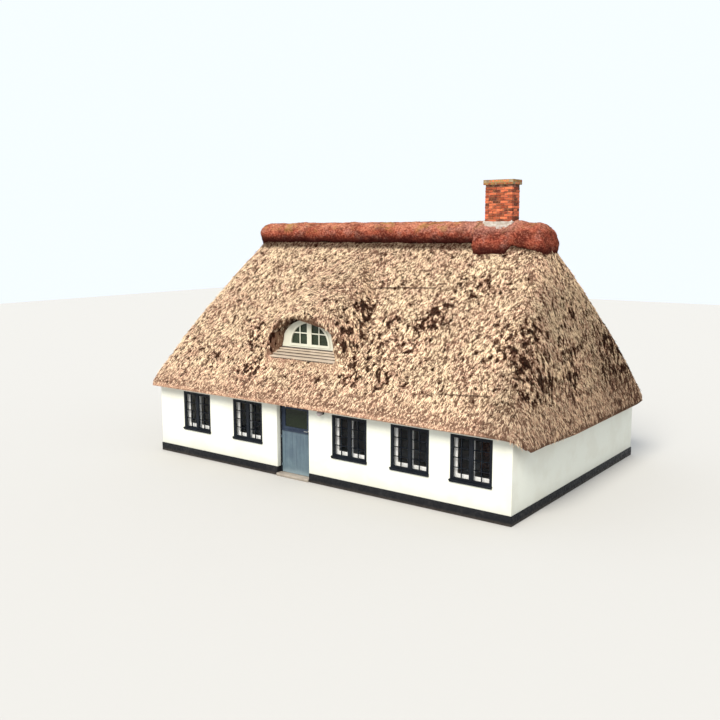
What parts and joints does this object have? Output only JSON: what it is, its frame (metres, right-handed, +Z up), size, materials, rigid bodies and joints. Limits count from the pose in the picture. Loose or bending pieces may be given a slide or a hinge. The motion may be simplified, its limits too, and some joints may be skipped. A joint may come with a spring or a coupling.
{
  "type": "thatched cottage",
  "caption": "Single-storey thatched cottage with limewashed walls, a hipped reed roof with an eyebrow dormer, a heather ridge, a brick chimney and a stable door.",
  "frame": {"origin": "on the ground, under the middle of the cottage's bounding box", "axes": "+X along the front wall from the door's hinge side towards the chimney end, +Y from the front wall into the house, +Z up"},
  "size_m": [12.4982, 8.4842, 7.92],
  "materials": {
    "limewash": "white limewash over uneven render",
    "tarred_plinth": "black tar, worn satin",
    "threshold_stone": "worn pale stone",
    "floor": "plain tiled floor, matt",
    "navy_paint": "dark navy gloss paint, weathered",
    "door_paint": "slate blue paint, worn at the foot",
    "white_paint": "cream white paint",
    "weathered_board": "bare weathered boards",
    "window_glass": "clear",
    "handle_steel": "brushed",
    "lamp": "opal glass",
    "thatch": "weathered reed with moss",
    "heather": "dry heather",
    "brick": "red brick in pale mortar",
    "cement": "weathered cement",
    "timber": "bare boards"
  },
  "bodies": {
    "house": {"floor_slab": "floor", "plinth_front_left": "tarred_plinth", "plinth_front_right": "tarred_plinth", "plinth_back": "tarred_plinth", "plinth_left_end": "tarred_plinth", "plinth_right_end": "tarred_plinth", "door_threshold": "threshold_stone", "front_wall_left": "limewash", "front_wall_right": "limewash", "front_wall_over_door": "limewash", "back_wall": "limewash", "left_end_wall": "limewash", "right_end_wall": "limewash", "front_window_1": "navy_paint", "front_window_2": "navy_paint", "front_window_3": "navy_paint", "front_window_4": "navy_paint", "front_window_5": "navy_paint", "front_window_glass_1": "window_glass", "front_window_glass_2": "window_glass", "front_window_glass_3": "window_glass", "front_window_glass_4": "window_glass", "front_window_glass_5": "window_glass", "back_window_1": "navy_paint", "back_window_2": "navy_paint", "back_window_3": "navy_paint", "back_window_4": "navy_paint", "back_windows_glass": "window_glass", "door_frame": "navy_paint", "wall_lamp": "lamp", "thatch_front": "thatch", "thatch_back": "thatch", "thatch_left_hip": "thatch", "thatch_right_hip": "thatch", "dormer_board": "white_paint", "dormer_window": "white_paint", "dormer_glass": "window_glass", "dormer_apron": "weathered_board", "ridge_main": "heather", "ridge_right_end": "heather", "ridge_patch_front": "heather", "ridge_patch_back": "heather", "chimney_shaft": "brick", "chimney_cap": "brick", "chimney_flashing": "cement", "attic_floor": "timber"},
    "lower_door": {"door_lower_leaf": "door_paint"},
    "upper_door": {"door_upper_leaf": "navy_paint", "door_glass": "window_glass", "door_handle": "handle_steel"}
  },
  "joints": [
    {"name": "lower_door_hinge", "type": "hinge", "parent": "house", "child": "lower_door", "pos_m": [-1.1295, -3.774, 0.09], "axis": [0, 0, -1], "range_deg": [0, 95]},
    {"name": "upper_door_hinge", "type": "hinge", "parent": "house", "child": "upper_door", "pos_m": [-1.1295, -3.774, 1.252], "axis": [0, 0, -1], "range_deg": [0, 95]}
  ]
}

--*--

- Objective:
Write out the data exactly as it stands.

- Complete answer:
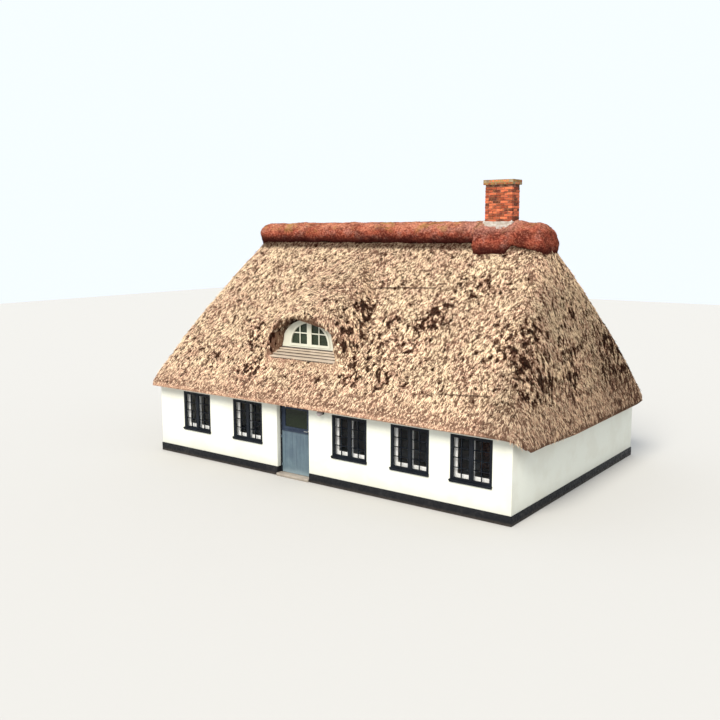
What parts and joints does this object have? Output only JSON: what it is, its frame (metres, right-handed, +Z up), size, materials, rigid bodies and joints. Limits count from the pose in the picture. Loose or bending pieces may be given a slide or a hinge. The motion may be simplified, its limits too, and some joints may be skipped. A joint may come with a spring or a coupling.
{
  "type": "thatched cottage",
  "caption": "Single-storey thatched cottage with limewashed walls, a hipped reed roof with an eyebrow dormer, a heather ridge, a brick chimney and a stable door.",
  "frame": {"origin": "on the ground, under the middle of the cottage's bounding box", "axes": "+X along the front wall from the door's hinge side towards the chimney end, +Y from the front wall into the house, +Z up"},
  "size_m": [12.4982, 8.4842, 7.92],
  "materials": {
    "limewash": "white limewash over uneven render",
    "tarred_plinth": "black tar, worn satin",
    "threshold_stone": "worn pale stone",
    "floor": "plain tiled floor, matt",
    "navy_paint": "dark navy gloss paint, weathered",
    "door_paint": "slate blue paint, worn at the foot",
    "white_paint": "cream white paint",
    "weathered_board": "bare weathered boards",
    "window_glass": "clear",
    "handle_steel": "brushed",
    "lamp": "opal glass",
    "thatch": "weathered reed with moss",
    "heather": "dry heather",
    "brick": "red brick in pale mortar",
    "cement": "weathered cement",
    "timber": "bare boards"
  },
  "bodies": {
    "house": {"floor_slab": "floor", "plinth_front_left": "tarred_plinth", "plinth_front_right": "tarred_plinth", "plinth_back": "tarred_plinth", "plinth_left_end": "tarred_plinth", "plinth_right_end": "tarred_plinth", "door_threshold": "threshold_stone", "front_wall_left": "limewash", "front_wall_right": "limewash", "front_wall_over_door": "limewash", "back_wall": "limewash", "left_end_wall": "limewash", "right_end_wall": "limewash", "front_window_1": "navy_paint", "front_window_2": "navy_paint", "front_window_3": "navy_paint", "front_window_4": "navy_paint", "front_window_5": "navy_paint", "front_window_glass_1": "window_glass", "front_window_glass_2": "window_glass", "front_window_glass_3": "window_glass", "front_window_glass_4": "window_glass", "front_window_glass_5": "window_glass", "back_window_1": "navy_paint", "back_window_2": "navy_paint", "back_window_3": "navy_paint", "back_window_4": "navy_paint", "back_windows_glass": "window_glass", "door_frame": "navy_paint", "wall_lamp": "lamp", "thatch_front": "thatch", "thatch_back": "thatch", "thatch_left_hip": "thatch", "thatch_right_hip": "thatch", "dormer_board": "white_paint", "dormer_window": "white_paint", "dormer_glass": "window_glass", "dormer_apron": "weathered_board", "ridge_main": "heather", "ridge_right_end": "heather", "ridge_patch_front": "heather", "ridge_patch_back": "heather", "chimney_shaft": "brick", "chimney_cap": "brick", "chimney_flashing": "cement", "attic_floor": "timber"},
    "lower_door": {"door_lower_leaf": "door_paint"},
    "upper_door": {"door_upper_leaf": "navy_paint", "door_glass": "window_glass", "door_handle": "handle_steel"}
  },
  "joints": [
    {"name": "lower_door_hinge", "type": "hinge", "parent": "house", "child": "lower_door", "pos_m": [-1.1295, -3.774, 0.09], "axis": [0, 0, -1], "range_deg": [0, 95]},
    {"name": "upper_door_hinge", "type": "hinge", "parent": "house", "child": "upper_door", "pos_m": [-1.1295, -3.774, 1.252], "axis": [0, 0, -1], "range_deg": [0, 95]}
  ]
}